August 22, 2013 | Portlandtribune.com-- Portland City Commissioner Steve Novick is getting serious about changing city policies governing use of disabled parking placards at on-street parking spots.
Novick, Portland’s transportation commissioner, sent a letter recently to the city’s Disabled Parking Task Force asking for proposals to address the long-running downtown problem.
Novick told the Tribune Wednesday that a few weeks ago he walked about five blocks surrounding City Hall and found more than half the on-street parking spaces were taken up by vehicles with disabled parking placards.
As detailed in a July 11 Tribune story, most of those cars belong to downtown workers who keep their vehicles parked in metered spots all day. Parking spaces with one-hour or 90-minute limits are intended to encourage shoppers who make short visits and free up spaces for other shoppers. But those with disabled placards are allowed to park free for as long as they want.
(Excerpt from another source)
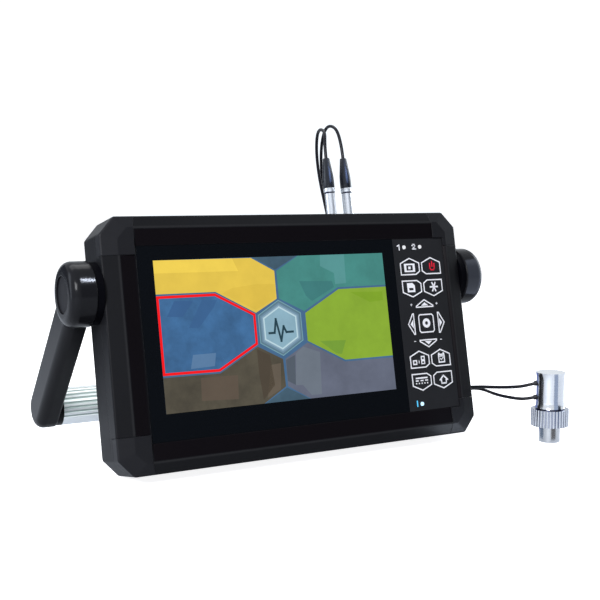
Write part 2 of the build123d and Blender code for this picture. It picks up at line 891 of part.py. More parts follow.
with BuildPart() as arm_right:
    with BuildSketch(side_plane(hub_inner)):
        with Locations((grip_reach / 2, 0)):
            SlotCenterToCenter(grip_reach, arm_depth)
    extrude(amount=arm_thickness)
    fillet(arm_right.faces().sort_by(Axis.X)[-1].edges(), arm_outer_round)
    fillet(arm_right.faces().sort_by(Axis.X)[0].edges(), arm_inner_round)
    add(hub_form.part)
    with BuildSketch(grip_plane(hub_inner + arm_thickness / 2)):
        Circle(grip_radius)
    extrude(amount=-(arm_thickness / 2 + collar_length))
    with BuildSketch(grip_plane(hub_inner - collar_length)):
        Circle(grip_radius - grip_wall - grip_gap)
    extrude(amount=-spigot_length)
    with BuildSketch(side_plane(hub_outer)):
        Circle(recess_radius)
    extrude(amount=-recess_depth, mode=Mode.SUBTRACT)
    with BuildSketch(side_plane(hub_outer - recess_depth)):
        Circle(pivot_head_radius + head_gap)
    extrude(amount=pivot_head - side_play - hub_outer + recess_depth, mode=Mode.SUBTRACT)
    with BuildSketch(side_plane(hub_inner)):
        Circle(pivot_radius + pivot_gap)
    extrude(amount=hub_width, mode=Mode.SUBTRACT)
export("handle_arm_right", arm_right)

with BuildPart() as arm_left:
    mirror(arm_right.part, about=Plane.YZ)
export("handle_arm_left", arm_left)

with BuildPart() as grip:
    with BuildSketch(grip_plane(collar_length + grip_gap - hub_inner)):
        Circle(grip_radius)
        Circle(grip_radius - grip_wall, mode=Mode.SUBTRACT)
        with PolarLocations(
            grip_radius + flute_radius - flute_depth,
            flute_count,
            start_angle=90 + degrees(arm_drop) - flute_pitch * (flute_count - 1) / 2,
            angular_range=flute_pitch * (flute_count - 1),
            endpoint=True,
        ):
            Circle(flute_radius, mode=Mode.SUBTRACT)
    extrude(amount=2 * (hub_inner - collar_length - grip_gap))
export("handle_grip", grip)

for side, name in ((-1, "left"), (1, "right")):
    with BuildPart() as hub_cap:
        with BuildSketch(side_plane(side * (hub_outer - recess_depth))):
            Circle(recess_radius - cap_gap)
        extrude(amount=side * cap_thickness)
    export(f"hub_cap_{name}", hub_cap)

# Leads: from the boots over the case to a coil each, then along the floor to the probe
upper_routes = (
    [
        above(socket_places[0], boot_top, -socket_behind),
        above(socket_places[0], 120, -socket_behind),
        above(43.9, 132.5, -22.5),
        above(46.0, 139, -35.5),
        above(50.2, 126, -46.5),
        above(54.7, 108, -54),
        above(60.6, 89, -59.5),
        above(66, 66, -63),
        at(68, 74.5, 105),
        at(69.5, 71, 80),
        at(70, 66.5, 55),
        at(69.5, 62.5, 32),
        at(69.0, 60.7, 18),
        at(coil_places[0] + coil_mean_radius, coil_back, coil_height - coil_bite),
    ],
    [
        above(socket_places[1], boot_top, -socket_behind),
        above(socket_places[1], 120, -socket_behind),
        above(53.6, 133.5, -24),
        above(53.8, 138, -37),
        above(55.6, 127, -49),
        above(59.5, 108, -58.5),
        above(64, 89, -64.5),
        above(69, 66, -67),
        at(73, 78.5, 104),
        at(76, 75.0, 80),
        at(79, 69.5, 56),
        at(81.5, 64.5, 33),
        at(82.3, 62.5, 19),
        at(coil_places[1] - coil_mean_radius, coil_back, coil_height - coil_bite),
    ],
)
lower_routes = (
    [
        at(coil_places[0] + coil_mean_radius + 0.5, 58, coil_height - coil_bite),
        at(78, 56.3, 9.9),
        at(92, 55.2, 10.2),
        at(107, 54.6, 10.5),
        at(121, 51.5, 12.0),
        at(133, 44.5, 18),
        at(142, 29, 26.0),
        at(143.5, 11, 29.7),
        at(143.2, -7, 32.1),
        at(147.5, -21, 34.1),
        at(151.0, -26.7, 35.5),
        at(155.2, -30.9, 37.3),
    ],
    [
        at(coil_places[1] + coil_mean_radius + 2.5, coil_back + 1.5, coil_height / 2),
        at(119, 64.4, 4.2),
        at(131, 60, 7),
        at(142, 48, 14.5),
        at(147.5, 31, 22.5),
        at(146.5, 13, 26.6),
        at(144.8, -6, 26.8),
        at(147.8, -20.5, 26.6),
        at(151.2, -27.0, 26.8),
        at(155.2, -30.9, 28.2),
    ],
)


def bend_radii(points):
    """The largest arc that each corner of a route leaves room for."""
    radii = []
    for before, corner, after in zip(points, points[1:], points[2:]):
        turn = radians((corner - before).get_angle(after - corner))
        shorter = min((corner - before).length, (after - corner).length)
        radii.append(bend_share * shorter / tan(turn / 2))
    return radii


def make_lead(name, points):
    """Sweeps a lead's round section along its route and says how tight it bends."""
    radii = bend_radii(points)
    with BuildPart() as lead:
        with BuildLine():
            path = FilletPolyline(*points, radius=radii)
        with BuildSketch(Plane(origin=path @ 0, z_dir=path % 0)):
            Circle(lead_radius)
        sweep()
    section = pi * lead_radius**2
    print(name, "length", round(path.length, 1), "radii", [round(r, 1) for r in radii])
    print(name, "volume over section times length", round(lead.part.volume / (section * path.length), 4))
    export(name, lead)
    return path.length


for number in (0, 1):
    shown = make_lead(f"lead_{number + 1}_upper", upper_routes[number])
    shown += make_lead(f"lead_{number + 1}_lower", lower_routes[number])
    turns = (lead_total - shown) / (2 * pi * coil_mean_radius)
    print("coil", number + 1, "turns", round(turns, 1))
    place = at(coil_places[number], coil_back, 0)
    with BuildPart() as coil:
        with BuildSketch(Plane(origin=place, x_dir=(1, 0, 0), z_dir=(0, -1, 0))):
            with Locations((coil_mean_radius, coil_height / 2)):
                RectangleRounded(coil_width, coil_height, coil_round)
        revolve(axis=Axis(place, (0, 0, 1)))
    export(f"lead_{number + 1}_coil", coil)

# Transducer standing on the floor: tip, knurled ring and waisted body
probe_foot = at(probe_across, probe_back, 0)


def probe_plane(height):
    return Plane(origin=probe_foot, x_dir=(1, 0, 0), z_dir=(0, 0, 1)).offset(height)


with BuildPart() as probe_tip:
    with BuildSketch(probe_plane(0)):
        Circle(tip_radius)
    extrude(amount=tip_height)
export("transducer_tip", probe_tip)

with BuildPart() as probe_ring:
    with BuildSketch(probe_plane(tip_height)):
        Circle(ring_radius - rib_radius)
        with PolarLocations(ring_radius - rib_radius, rib_count):
            Circle(rib_radius)
    extrude(amount=ring_height)
export("transducer_ring", probe_ring)

with BuildPart() as probe_body:
    with BuildSketch(Plane(origin=probe_foot, x_dir=(1, 0, 0), z_dir=(0, -1, 0))):
        with BuildLine():
            low = probe_ring_top
            high = probe_ring_top + body_height
            Polyline((0, low), (body_groove_radius, low), (body_groove_radius, low + body_groove))
            Line((body_groove_radius, low + body_groove), (body_radius, low + body_groove))
            Spline(
                (body_radius, low + body_groove),
                (body_waist, low + body_foot_flare),
                tangents=[(-1, 3), (0, 1)],
            )
            Line((body_waist, low + body_foot_flare), (body_waist, high - body_top_flare))
            Spline(
                (body_waist, high - body_top_flare),
                (body_radius, high),
                tangents=[(0, 1), (1, 3)],
            )
            Polyline((body_radius, high), (0, high), (0, low))
        make_face()
    revolve(axis=Axis(probe_foot, (0, 0, 1)))
    for route in lower_routes:
        with BuildSketch(Plane(origin=route[-1], z_dir=route[-2] - route[-1])):
            Circle(gland_radius)
        extrude(amount=-gland_length, mode=Mode.SUBTRACT)
export("transducer_body", probe_body)

with BuildPart() as probe_glands:
    for route in lower_routes:
        with BuildSketch(Plane(origin=route[-1], z_dir=route[-2] - route[-1])):
            Circle(gland_radius)
        extrude(amount=-gland_length)
export("transducer_glands", probe_glands)
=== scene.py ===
import json
from functools import cache, partial
from math import cos, pi, radians, sin

import bmesh
import bpy
from bpy.props import FloatProperty, FloatVectorProperty, IntProperty, PointerProperty
from mathutils import Euler, Matrix, Vector


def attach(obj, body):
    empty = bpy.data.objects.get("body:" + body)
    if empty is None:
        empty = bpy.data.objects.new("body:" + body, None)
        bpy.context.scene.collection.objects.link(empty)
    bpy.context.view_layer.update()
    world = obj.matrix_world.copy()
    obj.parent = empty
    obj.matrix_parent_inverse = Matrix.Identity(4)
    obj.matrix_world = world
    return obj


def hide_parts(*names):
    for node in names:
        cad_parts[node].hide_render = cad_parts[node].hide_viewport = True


bl_info = {
    "name": "Flaw Detector Dressing",
    "version": (1, 0, 0),
    "blender": (4, 5, 0),
    "location": "3D View > Sidebar > Flaw Detector",
    "description": "Gives the packed flaw detector its screen, keypad print, leads and finishes",
    "category": "Object",
}

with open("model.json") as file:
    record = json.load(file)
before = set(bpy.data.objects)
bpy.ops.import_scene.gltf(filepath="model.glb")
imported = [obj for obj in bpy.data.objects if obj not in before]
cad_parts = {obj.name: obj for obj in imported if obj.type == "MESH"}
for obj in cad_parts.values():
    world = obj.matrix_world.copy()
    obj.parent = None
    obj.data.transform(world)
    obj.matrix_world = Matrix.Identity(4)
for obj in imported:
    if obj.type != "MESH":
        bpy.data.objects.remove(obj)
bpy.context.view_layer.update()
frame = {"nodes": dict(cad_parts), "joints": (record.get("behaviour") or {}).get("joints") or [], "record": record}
NODES = frame["nodes"]
HUB = next(joint["pos_m"] for joint in frame["joints"] if joint["name"] == "handle_swing")
GRIP = next(mount["pos_m"] for mount in frame["record"]["mounts"] if mount["name"] == "grip")

# Sizes of the solids that the added pieces meet, in millimetres
MM = 0.001
LEAN = radians(11.52)
MIDDLE_BACK = 43.847
STAND_HEIGHT = 77.334
GLASS = 0.74
KEY_TOP = 1.14
PAD_ACROSS = 90.45
SOCKETS = {1: 40.9, 2: 53.7}
SOCKET_BEHIND = 20.0
PLUG_TOP = 91.85
PROBE = (162.8, -38.0)
RING_TOP = 21.6

FRONT_TURN = pi / 2 - LEAN
FRONT = Matrix.Translation((0, -MIDDLE_BACK * MM, STAND_HEIGHT * MM)) @ Matrix.Rotation(FRONT_TURN, 4, "X")
UPWARD = FRONT.to_3x3() @ Vector((0, 1, 0))
OUTWARD = FRONT.to_3x3() @ Vector((0, 0, 1))


def on_front(across, up, out):
    """A place given across the front, up it and out of it, in millimetres."""
    return FRONT @ Vector((across * MM, up * MM, out * MM))


def at(across, back, height):
    """A place given across, behind the front's middle and above the floor, in millimetres."""
    return Vector((across, back - MIDDLE_BACK, height)) * MM


# Sizes and colours that a user may change


def colour_choice(name, description, default):
    """A colour that a user may change."""
    return FloatVectorProperty(name=name, description=description, subtype="COLOR", default=default)


class CaseLook(bpy.types.PropertyGroup):
    body_colour: colour_choice("Case colour", "Colour of the case", (0.0065, 0.0066, 0.008))
    cover_colour: colour_choice("Covers", "Colour of the corners", (0.0115, 0.0117, 0.014))
    strip_colour: colour_choice("Strips", "Colour of the strips", (0.0052, 0.0042, 0.0054))
    # Colour of the painted highlight along the inner edge of the front's ridge
    edge_highlight_colour: colour_choice("Edge highlight colour", "Colour of the painted edge highlight", (0.019, 0.019, 0.021))
    grain: FloatProperty(name="Grain", description="Depth of grain", unit="LENGTH", default=0.00003, min=0)
    edge: FloatProperty(name="Edges", description="Radius of the edges", unit="LENGTH", default=0.0006, min=0)


class ScreenLook(bpy.types.PropertyGroup):
    glow: FloatProperty(name="Glow", description="Brightness of the lit screen", default=0.8, min=0)
    line: FloatProperty(name="Line", description="Width of red line in millimetres", default=1.45, min=0.1)


class KeypadLook(bpy.types.PropertyGroup):
    line: FloatProperty(name="Line", description="Width of outlines in millimetres", default=0.78, min=0.1)
    print_colour: colour_choice("Print colour", "Colour of the print", (0.92, 0.92, 0.97))
    label_colour: colour_choice("Pad", "Colour of label and keys", (0.018, 0.0185, 0.021))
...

Downtown business owners for years have complained that people with disabled permits parking all day are costing them business. As reported in the Tribune story, some cities have moved to a policy that requires drivers with disabled placards to pay for their parking. Those cities have found that the problem of all-day parking at metered spaces virtually disappears when payment is required.
Novick says his tour with a bureau of transportation parking enforcement officer was more than eye opening.